If you have read your chart as a story of scattered ambition or lack of commitment, look at the actual work you have done. Most people with Mars square Neptune end up in roles that required them to hold multiple directions at once, or to reshape what they were doing as they went. That is not failure. That is the aspect teaching you what it is actually built for.

Questions answered

Frequently asked

  • Mars square Neptune puts your drive (Mars) and your vision (Neptune) on incompatible clocks. Mars wants to lock onto a target and move. Neptune dissolves the target the moment Mars commits to it. The result is a cycle where you pursue something, then sense it is not quite right, then pivot. This is not indecision—it is two planetary functions interrupting each other. Most people with this aspect need work that tolerates or requires direction-shifts.

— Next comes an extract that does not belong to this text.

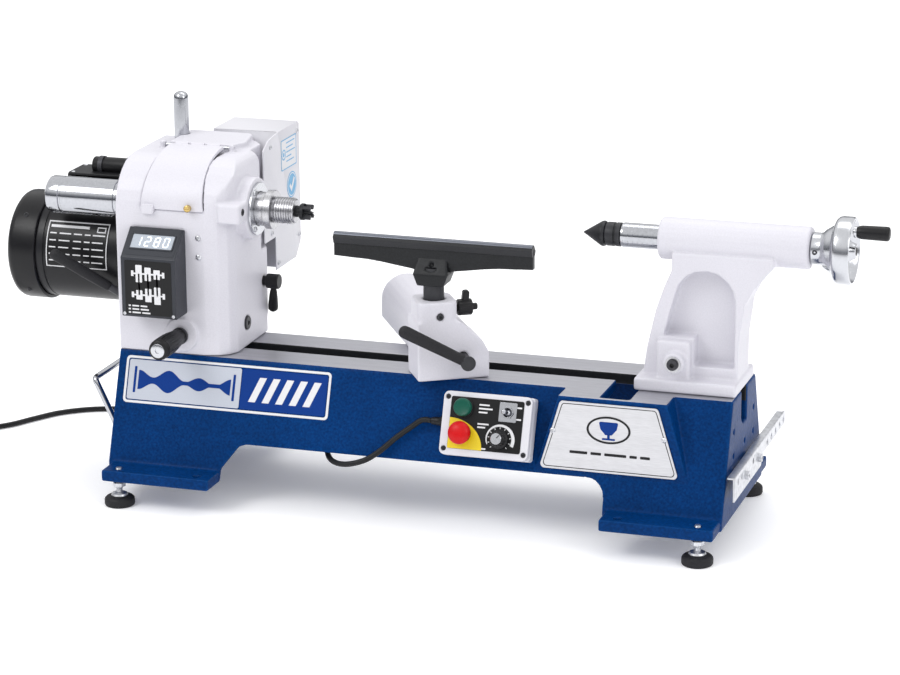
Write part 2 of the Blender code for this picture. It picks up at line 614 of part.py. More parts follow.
def make_control_box():
    place = dict(at=(PANEL_X, PANEL_Y, PANEL_Z), turn=(PANEL_TILT, 0, 0))
    box = block("control_box", (-55.5, -77, -28.5), (55.5, 0, -9.5), "white_enamel", 3, **place)
    cut(box, block("control_box_hollow", (-52, -73.5, -26), (52, -3.5, -5), None, **place))
    lid = block("control_panel", (-55.5, -77, -9.2), (55.5, 0, 0), "white_enamel", 3.5, **place)
    spots = {"start": (-29.3, 18.9, 8.4), "stop": (-28.8, 50.0, 8.4), "toggle": (26.3, 20.6, 6.4),
             "speed": (18.7, 53.5, 4.4)}
    for name, (x, down, radius) in spots.items():
        cut(lid, cylinder(f"{name}_way", radius, -15, 5, None, panel_point(x, down, 0),
                          turn=(PANEL_TILT, 0, 0), steps=12))
    gland_hole = cylinder("gland_hole", 5.3, -10, 10, None, panel_point(-55.5, 37.4, -19), "x", steps=10)
    cut(box, gland_hole)
    start = [(0, 8.5), (9.5, 8.5), (11, 7), (11, 2.6), (8.0, 2.6), (8.0, -7), (0, -7)]
    turned("start_button", start, "green_plastic", panel_point(-29.3, 18.9, 0), turn=(PANEL_TILT, 0, 0), steps=16)
    stop = [(0, 19), (7, 18.2), (12, 15.4), (14, 11.5), (13.6, 8.6), (10.5, 7.6), (8.0, 7.4), (8.0, -7), (0, -7)]
    turned("stop_button", stop, "red_plastic", panel_point(-28.8, 50, 0), turn=(PANEL_TILT, 0, 0), steps=16)
    toggle = [(0, 21), (2.2, 20.4), (3.0, 18.6), (2.7, 15), (1.6, 4), (4.0, 0.5), (4.6, -3), (4.0, -6), (0, -6)]
    turned("direction_switch", toggle, "chrome", panel_point(26.3, 20.6, 0), turn=(PANEL_TILT, 0, 0), steps=10)
    knob = [(0, 15.5), (7.6, 15.5), (8.6, 14.6), (9.4, 6), (11.4, 4.4), (11.6, 0.6), (4.0, 0.6), (4.0, -7), (0, -7)]
    turned("speed_knob", knob, "black_plastic", panel_point(18.7, 53.5, 0), turn=(PANEL_TILT, 0, 0), steps=16)
    gland = [(0, 4), (5.0, 4), (5.0, -0.4), (7.0, -0.4), (7.0, -6), (5.6, -7), (4.4, -18), (0, -18)]
    turned("cable_gland", gland, "black_plastic", panel_point(-55.5, 37.4, -19), "x", steps=10)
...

  • Mars square Neptune makes single-track decisions difficult because the aspect itself keeps both functions active. Instead of choosing one direction and closing off others, try identifying roles or projects that *require* you to hold multiple perspectives or adapt as you go. Your strength is not in the initial choice—it is in the ability to recalibrate intelligently while moving. Use that.

  • Not inherently. Mars square Neptune creates friction between drive and vision, which shows up as restlessness in rigid structures and roles with a single, unchanging target. You tend to do well in work that is emergent, requires problem-solving, or benefits from someone who questions the original plan. The aspect is not a liability—it is a mismatch with certain job types.

  • Yes, but not by forcing it into a narrative about artistic potential. Mars square Neptune does produce a capacity to sense what is missing or wrong in a plan, and to imagine alternatives. The catch: you have to be in an environment where that constant re-evaluation is useful. In roles where the work itself is stable and the goal is fixed, the aspect becomes a source of friction. In roles where the work is evolving, it becomes an asset.